Wildcat Basketball Column- The Long Road

Kansas State's Dramane Diarra was barely walking, while Jeremiah Massey, Travis Canby, Justin Williams and Mark Frederick were still getting rug burns trying to master the crawl.

That, my reading friends, is how long it's been since the Wildcat basketball team defeated the University of Kansas in a game played in Manhattan.

Twenty-one years of frustration — the last 5 appearances in Ahearn Fieldhouse and a 16-game Kansas sweep in Bramlage Coliseum — is what the Wildcats face Wednesday night in an 8 p.m. start with a sellout crowd looking on.

Massey said it's nothing that he thinks about, but he's fibbing. It's the yearly focus of the media, and the talk of his classmates on the KSU campus giving him little choice but to think of the unbelievable, not to mention dreaded, string.

Twenty-one straight losses to KU in games played in Riley County; 28 losses overall to the Jayhawks.

The media-row talk prior to Saturday's Colorado game gave a sincere "this could be the year" forecast for the Wildcats.

But after a lackluster effort against the Buffs, little reason for realistic hope was left.

Coach Jim Wooldridge says ''The Streak'' is going to be presented to the team matter-of-factly, and since the Colorado game individual meetings and team chat-sessions have taken place.

''I think they're ready to turn the page and get on with the games ahead,'' Wooldridge said. ''We need to learn from the Colorado game. You sit down and talk about it, but then you move on.''

Kansas State has played at a level high enough to defeat a Kansas team that has had off-the-mark shooting nights this season. But simply put, if the Jayhawks play to 80 percent of their ability, the night could be long for the Wildcats.

Eleven of the 21 losses have been decided by 11 points or more, and seven of those were between 15 and 29 points.

Even when Kansas turned in ghastly performances, it has found victory served on a silver patter.

Remember the 62-59 loss in 1997?

A No. 1-ranked Kansas team shot just 29 percent from the field leaving coach Roy Williams to say after the Jayhawks' win, "Life's not fair; I'm totally flabbergasted."
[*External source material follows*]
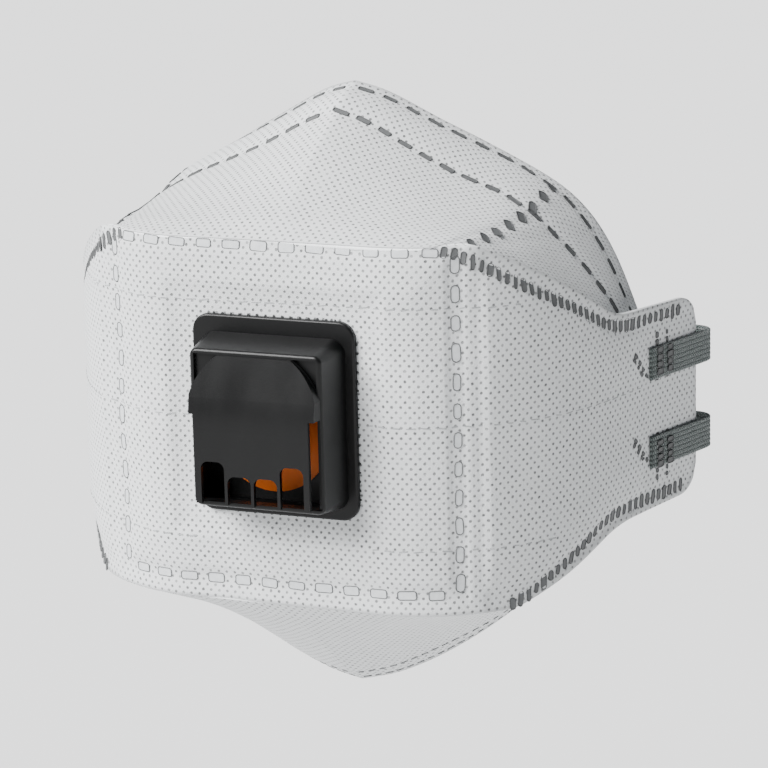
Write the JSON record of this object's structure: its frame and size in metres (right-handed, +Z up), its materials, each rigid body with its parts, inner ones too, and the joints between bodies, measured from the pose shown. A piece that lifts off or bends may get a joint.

In 1992, a No. 3 KU team trailed by six at the half, shot just 31 percent for the game, yet won 54-52.

And even when Kansas tried its best to present K-State a win, the offer was declined.

Remember the 1987 double-overtime 80-75 loss?

Norris Coleman was at the foul line with three seconds left in a tie game at the end of regulation play. "Sarge," who had scored 20 points in the second half, missed the first, and then the second.

Other painful home losses came in 1989 when K-State won over Kansas in games at Lawrence and the Big 12 Tournament in Kansas City ... but not Manhattan.

And, in 1988 when both teams arrived at the Elite Eight of the NCAA Tournament. K-State won that season in Lawrence snapping a 55-game home court KU winning streak, and later in Kansas City. But, K-State lost in Manhattan and Pontiac, Mich. The Jayhawks went on to win the national title.

And, not even the emotional factor could lift the Wildcats over the hump during this two-decade period.

•In 1986, K-State lost 64-50 only days after Jack Hartman announced that he was going to resign.

•In 1987, Lon Kruger lost in his initial year of coaching at his alma mater.

•In 1988, K-State lost 64-63 in the last season in Ahearn Fieldhouse.

•In 1989, K-State lost 75-74 in overtime in the first season in Bramlage Coliseum.

•In 1991, Dana Altman lost 78-69 in his first try against the Jayhawks.

•In 1995, Tom Asbury lost 78-67 in his first attempt against KU.

•In 1999, Manny Dies scored his 800th career point and snared his 500th career rebound, but in a 23-point, 69-46, loss.

•In 2001, Jim Wooldridge lost in his first coaching try against KU, 77-65.

So will it be this year?

Maybe so ... when it's least expected.

Not to mention, most needed.

Is it fair to say the Wildcats are due?